I observed Brett Kavanaugh drink excessively at many of these parties and engage in abusive and physically aggressive behavior toward girls, including pressing girls against him without their consent, “grinding” against girls, and attempting to remove or shift girls’ clothing to expose private body parts.
Swetnick claimed to have supporting witnesses. She said that shortly after she was raped, she had told two other people. She asserted that “other women” had told her about similar conduct by Kavanaugh “during the Summer months in Ocean City, Maryland on numerous occasions.” And at the conclusion of her allegations, she alleged that she knew of “other witnesses” who could “attest to the truthfulness of each of the statements above.”
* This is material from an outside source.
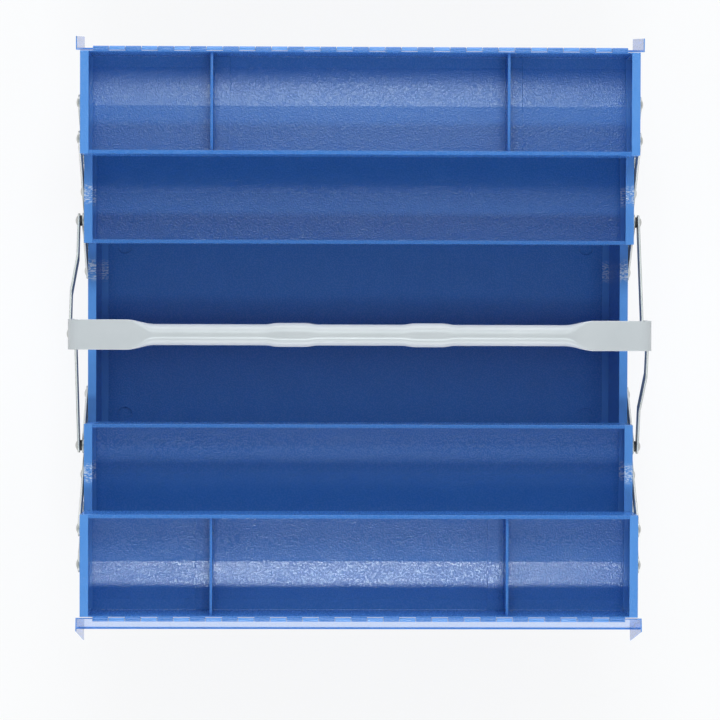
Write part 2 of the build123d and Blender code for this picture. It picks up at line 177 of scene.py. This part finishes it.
def stove_enamel(name, peel_height, hilltop, hollow, thick, thin, pale_rub_and_glint=False):
    """hilltop and hollow are roughness values, thick and thin the tints of the coat."""
    material, tree, shader, place = new_material(name)
    peel = add(tree, "ShaderNodeTexNoise", inputs={
        "Vector": place, "Scale": 1 / PEEL_SPACING, "Detail": 1.0, "Roughness": 0.6})
    pool = add(tree, "ShaderNodeTexNoise", inputs={
        "Vector": place, "Scale": 1 / POOL_SPACING, "Detail": 1.0})
    tint = add(tree, "ShaderNodeMix", {"data_type": "RGBA"}, {
        "Factor": pool.outputs["Fac"], COLOUR_A: linear(thick), COLOUR_B: linear(thin)})
    gloss = add(tree, "ShaderNodeMapRange", inputs={
        "Value": peel.outputs["Fac"], "From Min": HALFWAY_UP[0], "From Max": HALFWAY_UP[1],
        "To Min": hollow, "To Max": hilltop})
    bump = add(tree, "ShaderNodeBump", inputs={
        "Height": peel.outputs["Fac"], "Distance": peel_height, "Strength": 1.0})
    # Wear and painted glint: the rubbed patches are mixed towards a pale colour.
    if pale_rub_and_glint:
        tint = add(tree, "ShaderNodeMix", {"data_type": "RGBA"}, {
            "Factor": rub_marks_and_glints(tree, place), COLOUR_A: tint.outputs[COLOUR_MIXED],
            COLOUR_B: linear(RUB_AND_GLINT_COAT)})
    tree.links.new(tint.outputs[COLOUR_MIXED], shader.inputs["Base Color"])
    tree.links.new(gloss.outputs["Result"], shader.inputs["Roughness"])
    tree.links.new(bump.outputs["Normal"], shader.inputs["Normal"])
    shader.inputs["IOR"].default_value = ENAMEL_IOR
    return material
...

On Wednesday evening, NBC News reported yet another allegation. According to the story, an anonymous woman has told the office of Sen. Cory Gardner, Republican of Colorado, that Kavanaugh “physically assaulted a woman he socialized with in the Washington, D.C., area in 1998 while he was inebriated.”* The woman who sent the report said Kavanaugh “shoved her friend up against the wall very aggressively and sexually.” She added, “There were at least four witnesses including my daughter.”
Kavanaugh dismisses this story too. But the number of accusers is piling up, and some of their stories are converging. In a written statement sent to the Judiciary Committee late on Wednesday, Ford offered more details about what Kavanaugh allegedly did to her in 1982. “Brett got on top of me,” she wrote. “He began running his hands over my body and grinding his hips into me.” That echoed Swetnick’s report about Kavanaugh “grinding against girls” at parties.
For Kavanaugh’s supporters, the bottom line is grim. You can still believe that he’s telling the truth. But in order to believe that, you’ll have to believe that more and more women are lying.
Correction, Sept. 27, 2018: This article originally misspelled Colorado Sen. Cory Gardner’s last name.